If we use a crate like better-panic, we get prettier backtraces:

Shell session
$ cargo add better-panic Adding better-panic v0.2.0 to dependencies
Rust code
// in `src/main.rs` fn main() -> Result<(), Error> { better_panic::install(); // cut: rest of main }
Shell session
$ RUST_BACKTRACE=1 cargo run --quiet Backtrace (most recent call first): File "rust:/src\libcore\option.rs", line 1190, in core::option::expect_failed File "rust:src\libcore\option.rs", line 345, in core::option::Option<ersatz::netinfo::IpForwardRow*>::expect<ersatz::netinfo::IpForwardRow*> File "C:\msys64\home\amos\ftl\ersatz\src\netinfo.rs", line 11, in ersatz::netinfo::default_nic_guid let entry = table File "C:\msys64\home\amos\ftl\ersatz\src\main.rs", line 18, in ersatz::main let iface_name = format!(r#"\Device\NPF_{}"#, netinfo::default_nic_guid()?); The application panicked (crashed). should have default interface in src\libcore\option.rs, line 1190 thread: main

The text doesn't do it justice, because it has colors, so here's a screenshot too:

That said, we're going to be converting ersatz to a library eventually, so that it can be used by sup to speak ICMP.

You may argue that this is still a fine use of panics: if an application relies on a library like ersatz to do networking, it's unlikely the application will be able to do anything useful it we can't get ahold of the default network interface.

Then again, it's not impossible! The application might be a server, and it might use ersatz in a handler - in that case, we wouldn't want it to bring down the whole server. It might also fall back to another method of doing networking (again, unlikely, but not impossible). In that scenario, the application would have to catch the panic with something like std::panic::catch_unwind()

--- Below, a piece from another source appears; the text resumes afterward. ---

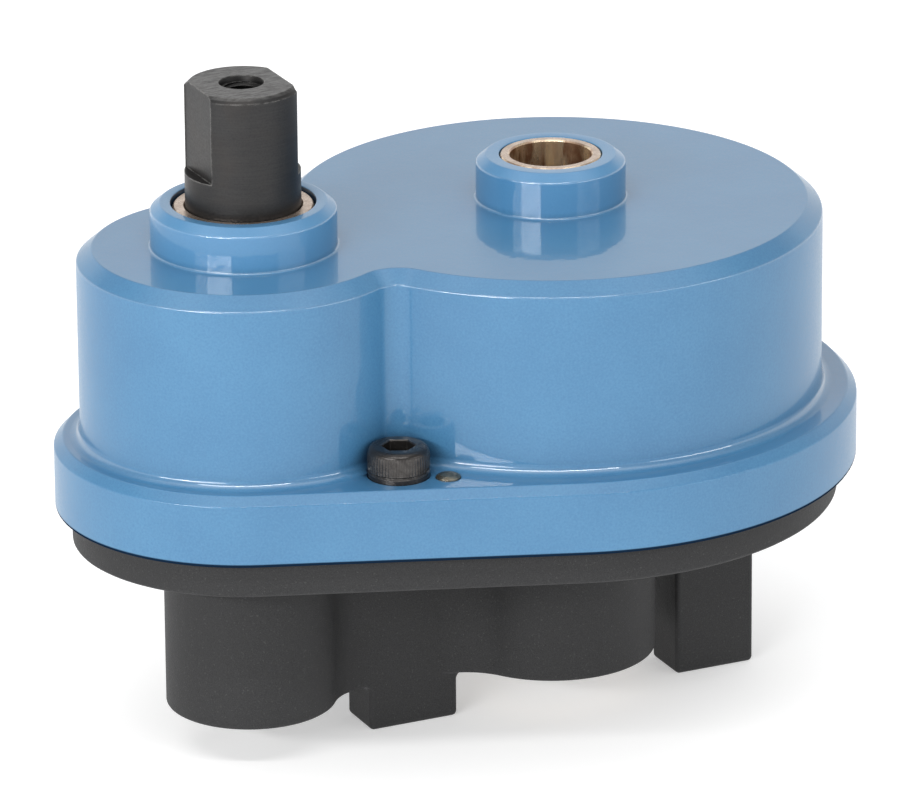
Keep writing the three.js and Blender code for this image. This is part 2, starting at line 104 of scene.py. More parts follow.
# ---------- driving dimensions that the frame doesn't give ----------
# A pair of radii is for the drive axis and then the output axis.
LOBE_R = (52.8, 32.2)
COVER_BOSS_R = (14.55, 17.9)
BASE_BOSS_R = (20.4, 16.7)
COVER_WALL = 5
FLANGE_TOP_Z = 64.8
PLATE_BOTTOM_Z = 43.5
WAIST_FILLET = 4.3
WEB_FILLET = (13, 10)            # from the web out to each base boss
FLANGE_CHAMFER = (1.75, 1.8)     # inwards, downwards
LOBE_CHAMFER = (3.0, 2.5)
BOSS_CHAMFER = (1.9, 1.5)
FOOT_FILLET = 2.0                # where the lobes rise from the flange
BOSS_FILLET = 0.55               # where the bosses rise from the lobes
CAVITY_FILLET = 1.5              # under the cover's roof
PAINTED_EDGE = 0.6               # rounding that the enamel leaves on a machined edge
RIM_EDGE = 0.5                   # of the flange's underside
SEAM_EDGE = 0.4                  # of the two faces that meet at the gasket
PLATE_EDGE = 0.7                 # of the plate's underside
ROOT_FILLET = 1.0                # where the base bosses come out of the plate
CAST_EDGE = 0.6
LUG_EDGE = 1.0
LUG_ROOT_FILLET = 0.8            # where the end lug comes out of the plate
LUG_SPREAD = 1.6                 # fillet between the web lug and the web
WEB_LUG_WIDTH = 18.8
END_LUG_WIDTH = 17.1
ROUND = 96                       # segments of a full small circle


# ---------- outlines, as lists of (x, y) in millimetres ----------
def arc(x, y, r, start, end, steps, last=True):
    """Points along an arc about (x, y), with or without its last one."""
    count = steps + 1 if last else steps
    angles = (start + (end - start) * i / steps for i in range(count))
    return [(x + r * math.cos(a), y + r * math.sin(a)) for a in angles]


def circle(x, y, r, steps=ROUND, turn=0.0):
    """A closed outline, whose first point is turned from +X."""
    return arc(x, y, r, turn, turn + 2 * math.pi, steps, last=False)


def belt(radii, offset):
    """A circle on each axis with straight tangents, like a belt round two pulleys."""
    drive, output = (r + offset for r in radii)
    lean = math.acos((output - drive) / CENTRES)
    return (arc(DRIVE_X, 0, drive, -lean, lean, 84)
            + arc(OUTPUT_X, 0, output, lean, 2 * math.pi - lean, 44))


def bridged(radii, offset, drive_fillet, output_fillet, steps):
    """A circle on each axis, joined by two fillets given as (x, y, radius).

    An offset outline keeps the arcs' centres, so any two offsets match point for point.
    """
    (drive, output), down = radii, -math.pi / 2
    (drive_x, drive_y, drive_r), (output_x, output_y, output_r) = drive_fillet, output_fillet
    drive_angle = math.atan2(drive_y, DRIVE_X - drive_x)
    output_angle = math.atan2(output_y, output_x - OUTPUT_X)
    apart = drive_x != output_x
    upper = [
        *arc(DRIVE_X, 0, drive + offset, 0, math.pi - drive_angle, 56, last=False),
        *arc(drive_x, drive_y, drive_r - offset, -drive_angle, down, steps, last=apart),
        *arc(output_x, output_y, output_r - offset, down, output_angle - math.pi, steps, last=False),
        *arc(OUTPUT_X, 0, output + offset, output_angle, math.pi, 36),
    ]
    return upper + [(x, -y) for x, y in reversed(upper[1:-1])]


def waisted(radii, fillet, offset):
    """Two circles that meet, with a fillet in each corner of their waist."""
    drive_reach, output_reach = (r + fillet for r in radii)
    drive_side = (drive_reach**2 - output_reach**2 + CENTRES**2) / (2 * CENTRES)
    corner = (DRIVE_X - drive_side, math.sqrt(drive_reach**2 - drive_side**2), fillet)
    return bridged(radii, offset, corner, corner, 6)


def webbed(radii, fillets, half_web, offset):
    """Two circles joined by a straight web, with a fillet of its own on each."""
    sides = [math.sqrt((r + f)**2 - (half_web + f)**2) for r, f in zip(radii, fillets)]
    drive = (DRIVE_X - sides[0], half_web + fillets[0], fillets[0])
    output = (OUTPUT_X + sides[1], half_web + fillets[1], fillets[1])
    return bridged(radii, offset, drive, output, 14)


def rounded_box(x, half_x, half_y, corner, offset=0.0):
    """A rectangle about (x, 0) with round corners."""
    steps, least_r = 5, 0.05
    r = max(corner + offset, least_r)
    reach_x, reach_y = half_x + offset - r, half_y + offset - r
    quarter = math.pi / 2
    places = [(reach_x, reach_y), (-reach_x, reach_y), (-reach_x, -reach_y), (reach_x, -reach_y)]
    points = []
    for i, (cx, cy) in enumerate(places):
        points += arc(x + cx, cy, r, quarter * i, quarter * (i + 1), steps)
    return points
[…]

Here's how it could do it:

Rust code
// in `src/main.rs` fn main() -> Result<(), Error> { let res = std::panic::catch_unwind(|| { panic!("This will be caught"); }); match res { Ok(_) => println!("Call went fine"), Err(e) => println!("Call went wrong, error is: {:?}", e), }
Shell session
$ cargo run --quiet thread 'main' panicked at 'This will be caught', src\main.rs:15:9 note: run with `RUST_BACKTRACE=1` environment variable to display a backtrace. Call went wrong: Any Listening for packets...

Mhh, this isn't ideal. First off, the "panic" message is still shown - if we still had better-panic installed, or if we exported RUST_BACKTRACE=1, we'd see the whole backtrace - even though we catch it!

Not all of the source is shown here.